А начальник нашей летной части и все мы исходили из того, что программы следует составлять совместно. Что же касается ответственности за результат, то она целиком возлагалась на летные экипажи, подчиненные в этом случае не конструкторам, а летной части.
Одно время конфликт принял такие резкие формы, что нами был поставлен вопрос о полном отделении ЛИБа от института с переходом на хозрасчет. Такая постановка вопроса отрезвляюще подействовала на некоторых не в меру горячих и строптивых руководителей. Дальнейшая терпеливая работа нашего коллектива, обсуждение жгучей проблемы на общем партийном собрании с присутствием секретаря райкома КПСС привели к положительным результатам. Отношения наши с институтом стали сглаживаться, а потом и нормализовались.
Новый характер и год от года прогрессирующая сложность испытаний вызывали трения не только между конструкторами и летным составом.
Как-то мне поручили проверить технику пилотирования незнакомого испытателя, состоящего в другом коллективе, и дать твердое, исчерпывающее заключение: способен ли этот человек к дальнейшему ведению летно-испытательной работы? Это было не совсем обычное в нашей практике задание. Одно дело — периодическая проверка мастерства пилотов, находящихся в базе под постоянным моим наблюдением. Я хорошо их изучил, мог уверенно судить о тенденциях в профессиональном развитии каждого. Мои заключения к тому же служили интересам их роста и вовсе не являлись приговором, который я должен был вынести этому авиатору. А появлению летчика Э. предшествовали телефонные звонки. Меня разыскивали, со мной хотели «посоветоваться и ввести в курс насчет этого товарища».

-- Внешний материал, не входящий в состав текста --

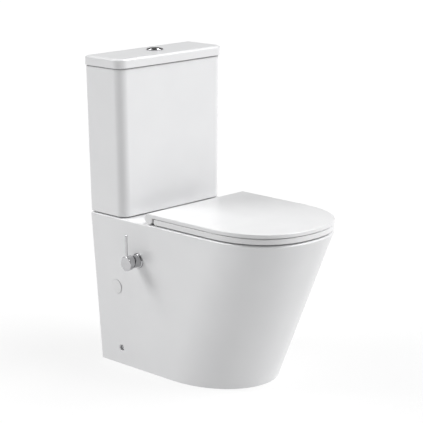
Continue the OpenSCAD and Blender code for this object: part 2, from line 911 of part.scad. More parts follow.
module floor_brackets() {
    inner = side_x(fix_y, 0) - china_t - 1.5;
    color(chrome)
    mirror_pair()
        translate([0, -fix_y, 0])
            difference() {
                union() {
                    block([inner - 3, -20, 0], [inner, 20, fix_z + 18]);
                    block([inner - 42, -20, 0], [inner - 1, 20, 3]);
                }
                along_x(inner - 10, 0, fix_z) cylinder(r = 2.6, h = 20);
                translate([floor_fix_x, 0, -1]) cylinder(r = 4, h = 10);
            }
}

module bracket_screws() {
    outer = side_x(fix_y, fix_z);
    color(chrome)
    mirror_pair()
        translate([0, -fix_y, fix_z]) {
            turned(outer - 8) cylinder(r = 6.5, h = 4);
            turned(outer - 34) cylinder(r = 2.5, h = 28);
        }
}

pan();
cistern_tank();
cistern_lid();
tank_gasket();
tank_pads();
tank_bolts();
tank_bolt_washers();
tank_wing_nuts();
flush_valve_base();
flush_valve_tower();
flush_backnut();
flush_canister();
canister_seal();
flush_rocker();
rocker_pin();
button_bezel();
bezel_nut();
full_flush_button();
full_push_rod();
half_flush_button();
half_push_rod();
full_button_spring();
half_button_spring();
fill_valve_body();
fill_valve_head();
fill_shank_nut();
fill_float();
fill_lever();
fill_lever_pin();
refill_tube();
seat_ring();
seat_buffers();
seat_lid();
lid_buffers();
hinge_posts();
hinge_pins();
hinge_bolts();
hinge_nuts();
seat_dampers();
lid_dampers();
mixer_escutcheon();
mixer_body();
mixer_backnut();
mixer_cartridge();
mixer_ball();
mixer_handle();
mixer_lever();
spray_nozzle();
nozzle_nut();
nozzle_hose();
access_caps();
floor_brackets();
bracket_screws();
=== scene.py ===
"""Close coupled toilet: glazed china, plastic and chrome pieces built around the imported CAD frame.
The axes are the frame's own: the wall is y = 0, the floor z = 0, the front is -Y. Shapes are worked out in
millimetres, and build() turns them into the frame's metres."""
from math import atan, copysign, cos, dist, pi, radians, sin

import bmesh
import bpy
from mathutils import Matrix, Vector


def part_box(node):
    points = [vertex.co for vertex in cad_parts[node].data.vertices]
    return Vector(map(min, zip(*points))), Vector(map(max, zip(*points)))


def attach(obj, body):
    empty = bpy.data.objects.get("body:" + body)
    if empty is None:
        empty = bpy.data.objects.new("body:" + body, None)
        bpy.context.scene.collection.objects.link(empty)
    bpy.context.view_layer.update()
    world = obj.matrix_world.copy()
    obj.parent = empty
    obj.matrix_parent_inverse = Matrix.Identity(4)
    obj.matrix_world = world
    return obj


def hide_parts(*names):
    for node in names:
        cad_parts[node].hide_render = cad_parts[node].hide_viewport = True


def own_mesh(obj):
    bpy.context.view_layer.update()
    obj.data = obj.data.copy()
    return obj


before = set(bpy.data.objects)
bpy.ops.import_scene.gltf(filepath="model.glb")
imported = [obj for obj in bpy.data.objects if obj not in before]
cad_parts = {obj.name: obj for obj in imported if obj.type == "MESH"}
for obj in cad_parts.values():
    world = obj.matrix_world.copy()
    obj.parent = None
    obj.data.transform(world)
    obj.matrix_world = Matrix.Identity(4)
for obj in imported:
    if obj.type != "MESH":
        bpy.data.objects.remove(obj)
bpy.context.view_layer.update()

MM = 0.001
UP = (0, 0, 1)
GLAZE, BISQUE = 0, 1
CUT, JOIN = "DIFFERENCE", "UNION"


# ------------ materials

class Shader:
    """A node material under construction: one Principled shader and the textures that feed it."""

    def __init__(self, name, **values):
        self.material = bpy.data.materials.new(name)
        self.material.use_nodes = True
        self.nodes = self.material.node_tree.nodes
        self.links = self.material.node_tree.links
        self.bsdf = self.nodes["Principled BSDF"]
        self.coords = self.add("ShaderNodeTexCoord").outputs["Object"]
        self.normal = None
        for socket, value in values.items():
            self.bsdf.inputs[socket.replace("_", " ")].default_value = value

    def add(self, kind, **settings):
        node = self.nodes.new(kind)
        for key, value in settings.items():
            setattr(node, key, value)
        return node

    def noise(self, scale, detail=3.0, stretch=(1, 1, 1)):
        """A noise pattern, scale cycles to the metre, which may be stretched along an axis."""
        mapping = self.add("ShaderNodeMapping")
        mapping.inputs["Scale"].default_value = stretch
        self.links.new(self.coords, mapping.inputs["Vector"])
        node = self.add("ShaderNodeTexNoise")
        node.inputs["Scale"].default_value = scale
        node.inputs["Detail"].default_value = detail
        self.links.new(mapping.outputs["Vector"], node.inputs["Vector"])
        return node.outputs["Fac"]

    def wave(self, scale, direction, distortion=0.0):
        node = self.add("ShaderNodeTexWave", bands_direction=direction)
        node.inputs["Scale"].default_value = scale
        node.inputs["Distortion"].default_value = distortion
        self.links.new(self.coords, node.inputs["Vector"])
        return node.outputs["Fac"]

    def ramp(self, source, low, high, start=0.3, end=0.7):
        """Two colours mixed by a pattern."""
        node = self.add("ShaderNodeValToRGB")
        for element, place, colour in zip(node.color_ramp.elements, (start, end), (low, high)):
            element.position = place
            element.color = (*colour, 1)
        self.links.new(source, node.inputs["Fac"])
        return node.outputs["Color"]

    def remap(self, source, low, high):
        node = self.add("ShaderNodeMapRange")
        node.inputs["To Min"].default_value = low
        node.inputs["To Max"].default_value = high
        self.links.new(source, node.inputs["Value"])
        return node.outputs["Result"]

    def bump(self, source, height, strength=1.0):
        """Adds relief of that height in metres, on top of any relief already there."""
        node = self.add("ShaderNodeBump")
        node.inputs["Strength"].default_value = strength
        node.inputs["Distance"].default_value = height
        self.links.new(source, node.inputs["Height"])
        if self.normal is not None:
            self.links.new(self.normal, node.inputs["Normal"])
        self.normal = node.outputs["Normal"]
        self.links.new(self.normal, self.bsdf.inputs["Normal"])

    def feed(self, socket, source):
        self.links.new(source, self.bsdf.inputs[socket])


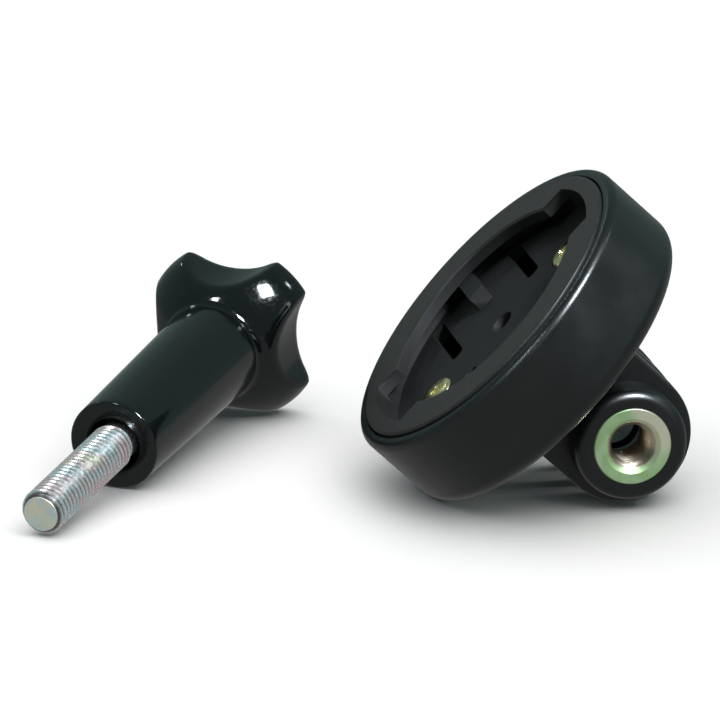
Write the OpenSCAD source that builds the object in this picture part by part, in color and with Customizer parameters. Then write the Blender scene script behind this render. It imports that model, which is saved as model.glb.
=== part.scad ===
// Quarter-turn mount for a bike computer, with its clamp thumb screw taken out and lying beside it.
// The head lies on the rim of its drum and on the ends of its three fingers.
// The origin is on the bolt axis, in the middle of the fingers, and the bolt axis runs along Y.

/* [Drum] */
// Outer radius of the drum
drum_r = 19.5; // [18:0.1:24]
// Height of the drum along its own axis
drum_h = 10.6; // [9:0.1:15]
// Thickness of the drum's wall around the socket insert
rim_wall = 1.4; // [1:0.1:2]
// Thickness of the drum's wall below the socket insert
drum_wall = 2.8; // [2.2:0.1:3.4]
// Thickness of the drum's back wall
back_wall = 2; // [1.2:0.1:2.6]
// Rounding of the drum's front edge
front_round = 0.55; // [0.2:0.05:0.9]
// Rounding of the drum's back edge
back_round = 2.1; // [0.5:0.1:2.6]

/* [Clamp fingers] */
// Distance from the drum's back face to the bolt axis
axis_drop = 8.8; // [8.6:0.1:14]
// Radius of the fingers' round ends
finger_end_r = 7.5; // [6:0.1:7.8]
// Thickness of each finger
finger_t = 3; // [2:0.1:4]
// Width of each gap between the fingers
finger_gap = 3; // [2:0.1:4]
// Depth of each gap, from the bolt axis towards the drum
gap_reach = 8.1; // [7:0.1:8.5]
// Radius of the bolt hole through the fingers
bolt_bore_r = 2.6; // [2.5:0.05:3]

/* [Nut boss] */
// Outer radius of the boss on the near finger
boss_r = 6.2; // [5.4:0.1:7]
// How far the boss stands out of the finger
boss_h = 4.05; // [2:0.05:6]
// Rounding of the boss's front edge
boss_round = 0.9; // [0.3:0.1:1.1]
// Outer radius of the threaded bush
bush_r = 4.3; // [3.6:0.1:4.8]
// Length of the threaded bush
bush_len = 5.8; // [3:0.1:6.5]
// Radius of the bush's threaded hole, at the crests of the thread
thread_bore_r = 2.1; // [2:0.05:2.3]
// Radius of the bush's countersink at its face
countersink_r = 3.1; // [2.4:0.1:3.3]

/* [Socket insert] */
// Running gap between the insert and the drum's wall
insert_gap = 0.15; // [0.05:0.05:0.4]
// How far the insert's face stands above the drum's rim
insert_proud = 0.35; // [0:0.05:1]
// Rounding of the insert's outer edge
insert_round = 0.3; // [0.1:0.05:0.6]
// Thickness of the insert's wall around the undercut
insert_wall = 1.95; // [1.35:0.05:2.95]
// How far the socket's lip reaches in over the undercut
lip_reach = 2.7; // [2:0.1:4]
// Thickness of the socket's lip
lip_t = 1.4; // [0.8:0.1:1.8]
// Depth of the socket's floor below the insert's face
socket_depth = 3.2; // [2.6:0.1:4]
// Thickness of the socket's floor
floor_t = 1.5; // [1:0.1:2]
// Width of the two entry notches in the lip
notch_w = 12.2; // [10:0.1:14]
// Chamfer along the socket's opening
edge_break = 0.25; // [0.1:0.05:0.5]
// Radius of the hole in the middle of the floor
centre_hole_r = 1.45; // [0.8:0.05:2]

/* [Click springs] */
// Distance from the middle to each spring slot
slot_offset = 6.1; // [5:0.1:7]
// Width of each spring slot
slot_w = 1.8; // [1:0.1:2.4]
// Where each spring slot starts, from the middle line
slot_start = 3.1; // [2.4:0.1:6]
// How far the slots' outer ends stay inside the undercut
slot_margin = 0.6; // [0.2:0.1:1.5]
// Rounding of the slots' corners
slot_corner = 0.7; // [0.2:0.1:0.7]
// Width of each click bump
bump_w = 2; // [1:0.1:4]
// Where each click bump starts, from the middle line
bump_start = 7.6; // [6:0.1:10]
// Height of each click bump above the floor
bump_h = 1.7; // [0.6:0.1:1.7]
// How far the inner face of each click bump leans back
bump_lean = 0.6; // [0.2:0.1:1.2]

/* [Insert screws] */
// Distance of each screw from the socket's round opening
screw_inset = 3; // [2.3:0.1:4.3]
// Radius of each screw's head
screw_head_r = 2; // [1.6:0.1:2.4]
// Height of each screw's head
screw_head_h = 0.9; // [0.5:0.1:1.2]
// Radius of each screw's shank
screw_shank_r = 1.1; // [0.8:0.1:1.3]
// Length of each screw's shank
screw_len = 4.6; // [3:0.1:5]
// Depth of the counterbore that each screw's head sits in
screw_sink = 0.6; // [0.2:0.1:0.8]
// Depth of the cross recess in each screw's head
recess_depth = 0.6; // [0.3:0.1:0.8]
// Radius of the posts that the screws turn into
post_r = 2.6; // [2:0.1:3]

/* [Thumb screw] */
// Radius of the sleeve at its open end
sleeve_r = 5.1; // [4.8:0.1:6]
// Radius of the sleeve where it meets the grip
sleeve_root_r = 5.7; // [5:0.1:6.4]
// Length of the sleeve
sleeve_len = 25.8; // [16:0.1:34]
// Radius of the bore in the sleeve's open end
sleeve_bore_r = 3.25; // [2.7:0.05:4]
// Depth of the bore in the sleeve's open end
sleeve_bore_len = 5; // [2:0.5:8]
// Radius at which the grip's dome ends and its flare starts
grip_r = 9; // [8.5:0.1:11]
// How far the lobes' tips stand out past the dome
grip_flare = 1.75; // [0:0.05:2.5]
// Height of the grip
grip_h = 9.9; // [9.4:0.1:14]
// Height of the grip's dome on the sleeve's side
dome_h = 5.3; // [4:0.1:6.5]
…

Попытки создать предвзятые представления раздражали. Когда летчик Э. — полнеющий мужчина лет тридцати семи, несколько сумрачный, со следами явного беспокойства на лице — занял свое место в самолете и доложил о готовности к взлету, я, честно сказать, был настроен весьма свирепо. Но не по отношению к человеку. Вся странная история с проверкой техники пилотирования на стороне с таким беззастенчивым желанием повлиять каким-то образом на третейского, объективного стало быть, судью, в роли которого я выступал, и превратить, таким образом, контрольный полет в средство авторитетного обмана — все настраивало меня на воинственно-жестокий лад.
Но вот начался полет. Взлет, выход в зону, пилотаж. Каждый элемент выполнялся уверенно, со свободой и отточенностью большого мастера. Я дал несколько усложняющих вводных, затем задавал ситуации, близкие к критическим, — все тот же отличный результат!
На земле проверяемый поблагодарил меня и, ни о чем не расспрашивая, уехал. Я написал отзыв, выдержанный в самых лестных тонах. Но теперь мне уже самому хотелось знать, что предшествовало этой проверке. И вот что выяснилось.
В летно-испытательный коллектив, где работал товарищ Э., поступили образцы новейшей реактивной техники, доводка которых была связана с преодолением таких серьезных трудностей, как звуковой и тепловой барьеры. Новые задачи предъявляли и новые требования к летчикам -испытателям. Товарищ Э. явился одним из тех, кто хорошо понял, обосновал и довольно четко сформулировал необходимость собственно научного элемента в работе летчика-испытателя. Не случайно именно в тот период среди испытателей стали появляться кандидаты технических наук, а инженерное образование для них стало просто обязательным. Но некоторые руководители из числа летного состава предпочитали держаться старины, прикрывая свой консерватизм борьбой за стабильность программ, нуждавшихся в расширении и углублении, за сжатые сроки, которые не могли не измениться. На такой-то основе между товарищем Э. и его непосредственным начальником возник конфликт; чтобы избавиться от летчика, его обвинили в неспособности к испытательной работе. Ко всему сказанному остается добавить, что товарищ Э. и по сей день проводит испытания новейших, самых сложных образцов авиационной техники.
Вскоре летно-испытательная база настолько окрепла, что мы стали принимать на испытания объекты, созданные другими институтами и заводами.